### Rows ###

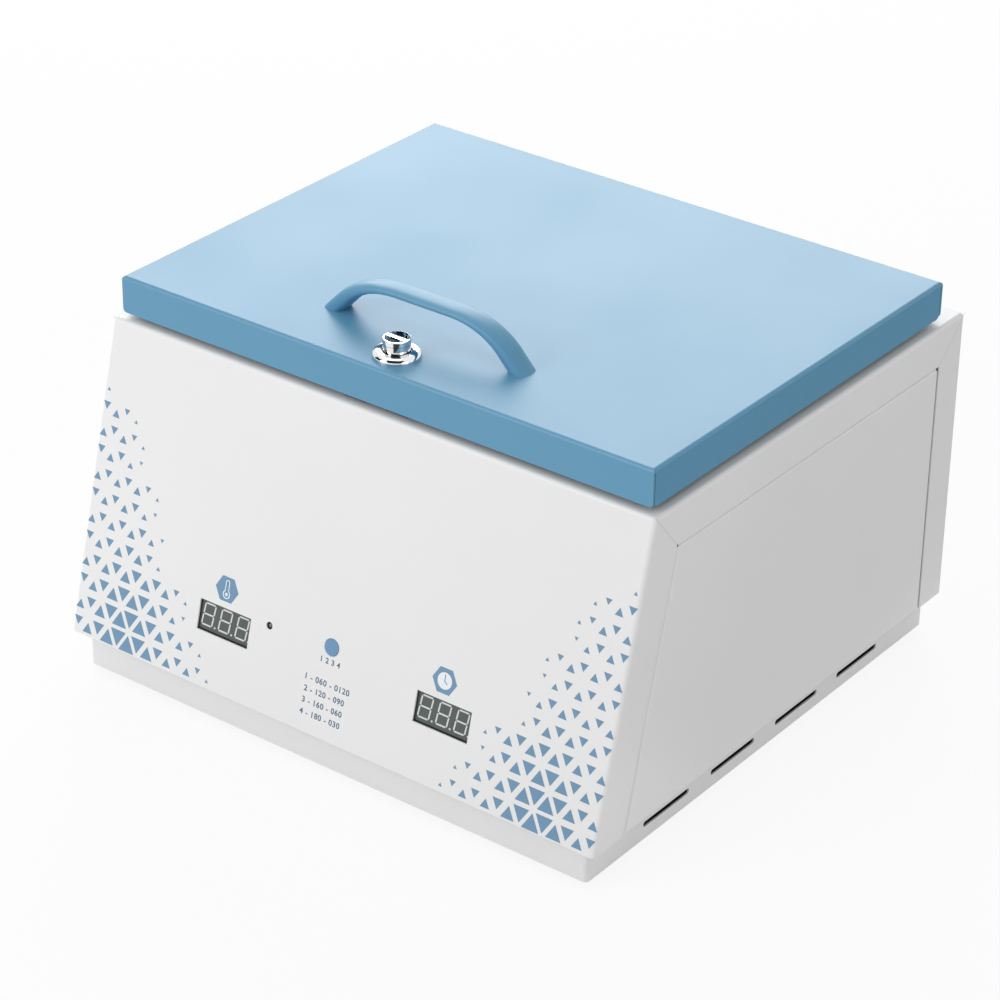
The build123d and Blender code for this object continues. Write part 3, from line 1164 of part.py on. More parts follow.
def make_latch_knob():
    """Round knob with a finger bar across two pockets in its flat top."""
    top = LID_TOP + KNOB_HEIGHT
    knob = rod(0, LATCH_Y, KNOB_BOTTOM, top, KNOB_R)
    knob = fillet(knob.edges().group_by(Axis.Z)[-1], KNOB_EDGE_R)
    pocket = rod(0, LATCH_Y, top - KNOB_POCKET, top + KNOB_EDGE_R, KNOB_R - KNOB_RIM)
    half = KNOB_FIN / 2
    pocket -= block(-KNOB_R, KNOB_R, LATCH_Y - half, LATCH_Y + half, KNOB_BOTTOM, top + KNOB_R)
    knob -= pocket
    return knob - rod(0, LATCH_Y, KNOB_BOTTOM - SHEET, KNOB_BOTTOM + SPINDLE_SOCKET, SPINDLE_R)


def make_latch_spindle():
    """Round spindle through the barrel, squared at its foot to drive the cam."""
    foot, shoulder = CAM_BOTTOM + SPINDLE_SQUARE_FIT, CAM_TOP + SPINDLE_SQUARE_FIT
    spindle = rod(0, LATCH_Y, shoulder, KNOB_BOTTOM + SPINDLE_SOCKET, SPINDLE_R)
    half = SPINDLE_SQUARE / 2
    spindle += block(-half, half, LATCH_Y - half, LATCH_Y + half, foot, shoulder)
    return spindle - rod(0, LATCH_Y, CAM_BOTTOM - SHEET, CAM_TOP + SCREW_GRIP + SHEET, HOLE_R)


def make_latch_cam():
    """Flat cam on the spindle that turns under the strike plate."""
    length = CAM_REACH + CAM_WIDTH / 2
    place = Pos(CAM_REACH - length / 2, LATCH_Y, CAM_BOTTOM)
    cam = extrude(place * RectangleRounded(length, CAM_WIDTH, CAM_CORNER_R), CAM_THICKNESS)
    half = SPINDLE_SQUARE / 2 + SPINDLE_SQUARE_FIT
    return cam - block(-half, half, LATCH_Y - half, LATCH_Y + half, CAM_BOTTOM - SHEET, CAM_TOP + SHEET)


def make_cam_screw():
    """Screw with a wide head that holds the cam on the spindle."""
    length = CAM_THICKNESS + SCREW_GRIP
    head = rod(0, LATCH_Y, CAM_BOTTOM - SCREW_HEAD_HEIGHT, CAM_BOTTOM, SPINDLE_R)
    return head + rod(0, LATCH_Y, CAM_BOTTOM, CAM_BOTTOM + length, SCREW_R)


def make_strike_plate():
    """Steel plate under the casing top, behind the catch opening, that the cam turns under."""
    y0 = CATCH_Y + CATCH_WIDTH / 2
    top = CASE_TOP - SHEET
    half = STRIKE_LENGTH / 2
    return block(-half, half, y0, y0 + STRIKE_WIDTH, top - STRIKE_THICKNESS, top)


def make_latch_fork():
    """Bright folded guide behind the lid's front skirt, with two prongs beside the latch."""
    y0 = LID_FRONT_Y + SHEET
    y1 = y0 + FORK_THICKNESS
    half, notch = FORK_WIDTH / 2, FORK_NOTCH / 2
    low = LID_BOTTOM - FORK_DROP
    fork = block(-half, half, y0, y1, low, LID_CEILING)
    fork += block(-half, half, y1, y1 + FORK_FLANGE, LID_CEILING - FORK_THICKNESS, LID_CEILING)
    fork -= block(-notch, notch, y0, y1, low, low + FORK_NOTCH_HEIGHT)
    hidden = LID_BEND_R - SHEET
    return fork - block(-half, half, y0, y0 + hidden, LID_CEILING - hidden, LID_CEILING)


def write_casing():
    """Cover, side panels, base pan, feet and their screws."""
    save("outer_cover", make_outer_cover())
    save("side_panel_left", make_side_panel(-1))
    save("side_panel_right", make_side_panel(1))
    save("base_pan", make_base_pan())
    save("rubber_feet", *[make_foot(x, y) for x, y in foot_places()])
    from_below = Rot(180, 0, 0) * pan_screw(FOOT_SINK + SHEET + SCREW_GRIP)
    save("foot_screws", *[Pos(x, y, FOOT_HEIGHT - FOOT_SINK) * from_below for x, y in foot_places()])
    from_below = Rot(180, 0, 0) * pan_screw(2 * SHEET + SCREW_GRIP)
    places = cover_screw_places() + panel_screw_places(1) + panel_screw_places(-1)
    save("cover_screws", *[Pos(x, y, CASE_BOTTOM - SHEET) * from_below for x, y in places])


def write_chamber():
    """Tank, insulation, heating element, sensors, tray and what carries them."""
    save("chamber", make_chamber())
    save("chamber_insulation", make_chamber_insulation())
    save("bracket_left", make_bracket(-1))
    save("bracket_right", make_bracket(1))
    save("heating_element", make_heating_element())
    save("heater_sleeves", *[make_heater_sleeve(x, y) for x, y in heater_leg_places()])
    save("heater_clamps", *[make_heater_clamp(x) for x in clamp_columns()])
    save("temperature_probe", make_temperature_probe())
    save("probe_nut", make_probe_nut())
    save("thermal_cutout", make_thermal_cutout())
    save("instrument_tray", make_instrument_tray())
    save("tray_rail_left", make_tray_rail(-1))
    save("tray_rail_right", make_tray_rail(1))


def write_controls():
    """Displays, lamp, button, boards, mains inlet and power switch."""
    save("display_temperature", make_display(-1))
    save("display_time", make_display(1))
    save("indicator_led", make_indicator_led())
    save("program_button", make_button())
    save("key_switch", make_key_switch())
    save("control_board", make_control_board())
    save("power_board", make_power_board())
    save("board_standoffs", *make_standoffs())
    save("board_screws", *make_board_screws())
    save("transformer", make_transformer())
    save("heatsink", make_heatsink())
    save("terminal_block", make_terminal_block())
    save("mains_inlet", make_mains_inlet())
    screw = flush_screw(INLET_FLANGE_THICKNESS + SHEET + SCREW_GRIP)
    save("inlet_screws", *[inlet_screw_place(side) * screw for side in (-1, 1)])
    save("switch_housing", make_switch_housing())
    save("power_rocker", make_rocker())


def write_hinges():
    """Leaves, pins and screws of the two hinges."""
    for name, side in (("left", -1), ("right", 1)):
        half = HINGE_LENGTH / 2
        x = side * HINGE_X
        save(f"hinge_case_leaf_{name}", make_case_leaf(side))
        save(f"hinge_lid_leaf_{name}", make_lid_leaf(side))
        save(f"hinge_pin_{name}", rod_x(HINGE_Y, HINGE_Z, x - half, x + half, HINGE_PIN_R))
    screw = flush_screw(HINGE_SHEET + SHEET + SCREW_GRIP)
    places = hinge_screw_places(-1) + hinge_screw_places(1)
    save("hinge_case_screws", *[Pos(x, y, CASE_TOP + HINGE_SHEET) * screw for x, y in places])
    save("hinge_lid_screws", *make_lid_leaf_screws())


def write_lid():
    """Lid pan, lining, insulation, gasket, handle and latch."""
    save("lid_cover", make_lid_cover())
    save("lid_liner", make_lid_liner())
    save("lid_insulation", make_lid_insulation())
    save("lid_gasket", make_lid_gasket())
    save("liner_studs", *make_studs())
    from_below = Rot(180, 0, 0) * pan_screw(LINER_SHEET + SCREW_GRIP)
    save("liner_screws", *[Pos(x, y, LINER_BOTTOM) * from_below for x, y in stud_places()])
    save("handle", make_handle())
    from_below = Rot(180, 0, 0) * pan_screw(SHEET + HANDLE_SCREW_GRIP, HANDLE_SCREW_R)
    save("handle_screws", *[Pos(x, HANDLE_Y, LID_CEILING) * from_below for x in handle_screw_columns()])
    save("latch_body", make_latch_body())
    save("latch_nut", make_latch_nut())
    save("latch_fork", make_latch_fork())
    save("latch_knob", make_latch_knob())
    save("latch_spindle", make_latch_spindle())
    save("latch_cam", make_latch_cam())
    save("cam_screw", make_cam_screw())
    save("strike_plate", make_strike_plate())


os.makedirs("parts", exist_ok=True)
write_casing()
write_chamber()
write_controls()
write_hinges()
write_lid()
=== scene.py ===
import json
import bmesh
import bpy
import numpy as np
from mathutils import Matrix, Vector


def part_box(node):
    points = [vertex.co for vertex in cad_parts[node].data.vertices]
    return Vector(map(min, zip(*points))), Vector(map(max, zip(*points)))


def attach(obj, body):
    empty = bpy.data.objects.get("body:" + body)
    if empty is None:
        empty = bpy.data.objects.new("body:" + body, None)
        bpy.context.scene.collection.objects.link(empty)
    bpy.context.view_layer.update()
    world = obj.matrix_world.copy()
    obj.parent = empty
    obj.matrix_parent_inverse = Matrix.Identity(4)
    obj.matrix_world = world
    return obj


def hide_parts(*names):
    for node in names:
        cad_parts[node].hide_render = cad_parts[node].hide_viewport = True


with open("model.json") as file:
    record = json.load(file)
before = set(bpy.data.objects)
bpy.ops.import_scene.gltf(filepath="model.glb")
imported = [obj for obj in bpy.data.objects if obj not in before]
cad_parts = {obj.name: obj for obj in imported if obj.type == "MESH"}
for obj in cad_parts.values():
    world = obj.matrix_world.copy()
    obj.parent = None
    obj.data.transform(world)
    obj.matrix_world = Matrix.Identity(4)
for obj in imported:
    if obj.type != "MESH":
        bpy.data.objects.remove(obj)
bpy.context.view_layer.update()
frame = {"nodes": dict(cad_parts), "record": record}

# Casing
# The cover, the two side panels and the base pan are folded from mild steel sheet, powder coated pale grey.
# The baked coat has a faint pebbled skin, a little rougher in some places than in others.
# Inside its walls the sheet is painted near black, a painted shade that keeps the slots of the base dark.
MM = 0.001
SHEET = 1.2 * MM
COATED_SHARE = 0.8
CASING_GREY = (0.82, 0.82, 0.82)
CASING_PEBBLES = 0.012 * MM
DEEP_TONE = 0.97
# Painted shade for the inner faces of the sheet, near black.
INSIDE_PAINTED_SHADE = (0.030, 0.031, 0.033)


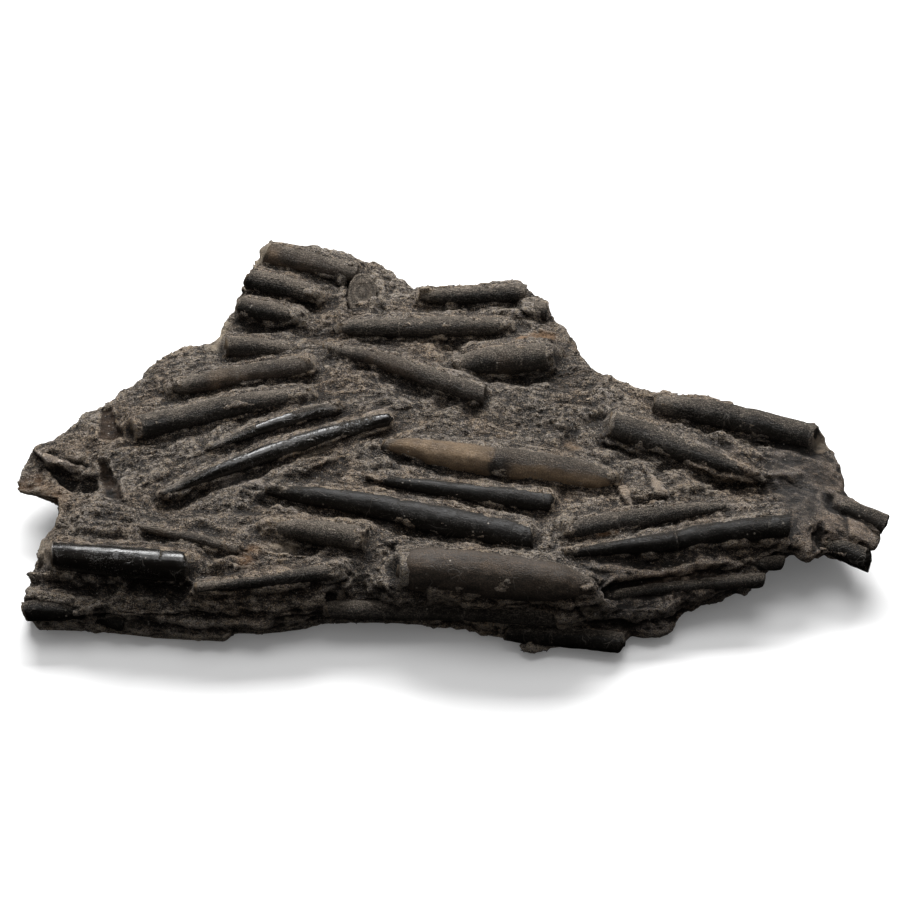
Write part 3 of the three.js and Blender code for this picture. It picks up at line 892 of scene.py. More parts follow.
calciteLook = {
    # scales of each noise along and across the guard
    "longGrain": (60.0, 520.0, 520.0),
    "cloud": (90.0, 150.0, 150.0),
    "splinter": (900.0, 260.0, 260.0),
    "tones": [
        (0.0, (0.0058, 0.0049, 0.0040)),
        (0.30, (0.021, 0.0180, 0.0148)),
        (0.55, (0.062, 0.046, 0.034)),
        (0.80, (0.150, 0.105, 0.066)),
        (1.0, (0.26, 0.185, 0.115)),
    ],
    # colours of the rock dust, which also paint the lighter top side
    "dustAndLitTop": [
        (0.20, (0.030, 0.0250, 0.0200)),
        (0.50, (0.112, 0.0930, 0.0745)),
        (0.85, (0.34, 0.290, 0.235)),
    ],
    "break": [(0.25, (0.035, 0.027, 0.020)), (0.75, (0.16, 0.12, 0.08))],
    "hair": (0.24, 0.215, 0.185),
    "speck": (0.38, 0.34, 0.29),
    "speckScale": 330.0,
    "speckEdge": (0.20, 0.08),
    "patchScale": 90.0,
    "patchEdge": (0.54, 0.66),
    # shares of each pattern in the tone; fine grain and grit count for more on a dull skin
    "cloudTone": 0.45, "longTone": 0.35, "fineTone": 0.35, "fineDull": 0.35, "gritTone": 0.25,
    "gritDull": 0.45,
    # shares of each in where the dust and the painted lighter top lie
    "cloudDust": 0.6, "fineDust": 0.8, "gritDust": 0.7, "fibreDust": 0.9, "dustEdge": (0.08, 0.95),
    "dustCover": 0.95, "hairCover": 0.28, "speckCover": 0.8,
    # shares of each in the height
    "longHigh": 0.16, "cloudHigh": 0.2, "fineHigh": 0.8, "gritHigh": 0.6, "fibreHigh": 0.8,
    "speckHigh": 0.3, "hairHigh": 0.25,
    "height": 0.0011,
}

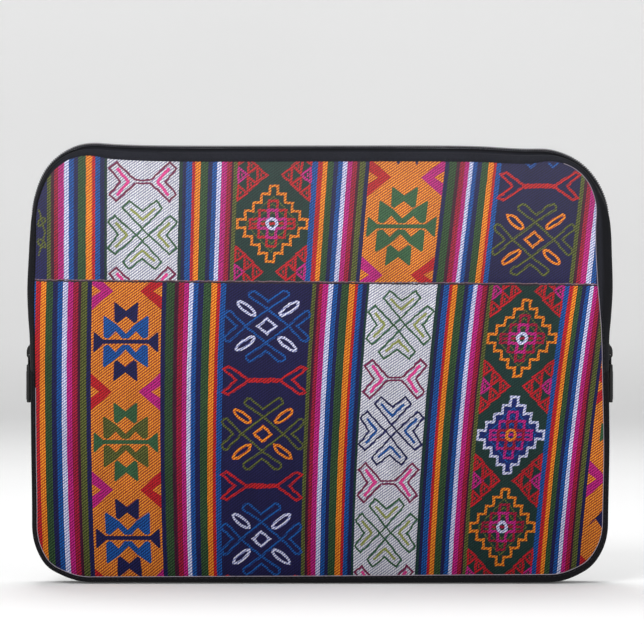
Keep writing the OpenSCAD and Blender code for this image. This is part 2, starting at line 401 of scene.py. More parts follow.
def skin(rings, sides, loop=False):
    """The faces over so many rings of points, with its two ends unless the rings loop."""
    faces = []
    for i in range(rings if loop else rings - 1):
        a, b = i * sides, (i + 1) % rings * sides
        for j in range(sides):
            k = (j + 1) % sides
            faces.append((a + j, a + k, b + k, b + j))
    if not loop:
        faces.append(tuple(range(sides - 1, -1, -1)))
        faces.append(tuple((rings - 1) * sides + j for j in range(sides)))
    return faces


def swept(stations, section):
    """A solid along stations. section(station) gives its ring of (n, y) points. The third
    number of its weave is n."""
    points, weave = [], []
    for st in stations:
        ring = section(st)
        travel = 0.0
        for j, (n, y) in enumerate(ring):
            if j:
                travel += math.dist(ring[j - 1], (n, y))
            points.append(st.point(n, y))
            weave.append((st.run, travel, n))
    return points, [(f[0], *f[:0:-1]) for f in skin(len(stations), len(ring))], weave


def round_off(line, steps=3):
    """A smooth curve through the points of a line, ends kept."""
    line = [np.array(p, float) for p in line]
    out = []
    for a, b, c, d in zip(line[:1] + line, line, line[1:], line[2:] + line[-1:]):
        for t in np.arange(steps) / steps:
            out.append(0.5 * (2 * b + (c - a) * t + (2 * a - 5 * b + 4 * c - d) * t * t
                              + (3 * b - a - 3 * c + d) * t ** 3))
    return out + line[-1:]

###

Print exactly the lines from the one with "Keep writing the" through the end of the data, inclusive.

* Full answer:
Keep writing the OpenSCAD and Blender code for this image. This is part 2, starting at line 401 of scene.py. More parts follow.
def skin(rings, sides, loop=False):
    """The faces over so many rings of points, with its two ends unless the rings loop."""
    faces = []
    for i in range(rings if loop else rings - 1):
        a, b = i * sides, (i + 1) % rings * sides
        for j in range(sides):
            k = (j + 1) % sides
            faces.append((a + j, a + k, b + k, b + j))
    if not loop:
        faces.append(tuple(range(sides - 1, -1, -1)))
        faces.append(tuple((rings - 1) * sides + j for j in range(sides)))
    return faces


def swept(stations, section):
    """A solid along stations. section(station) gives its ring of (n, y) points. The third
    number of its weave is n."""
    points, weave = [], []
    for st in stations:
        ring = section(st)
        travel = 0.0
        for j, (n, y) in enumerate(ring):
            if j:
                travel += math.dist(ring[j - 1], (n, y))
            points.append(st.point(n, y))
            weave.append((st.run, travel, n))
    return points, [(f[0], *f[:0:-1]) for f in skin(len(stations), len(ring))], weave


def round_off(line, steps=3):
    """A smooth curve through the points of a line, ends kept."""
    line = [np.array(p, float) for p in line]
    out = []
    for a, b, c, d in zip(line[:1] + line, line, line[1:], line[2:] + line[-1:]):
        for t in np.arange(steps) / steps:
            out.append(0.5 * (2 * b + (c - a) * t + (2 * a - 5 * b + 4 * c - d) * t * t
                              + (3 * b - a - 3 * c + d) * t ** 3))
    return out + line[-1:]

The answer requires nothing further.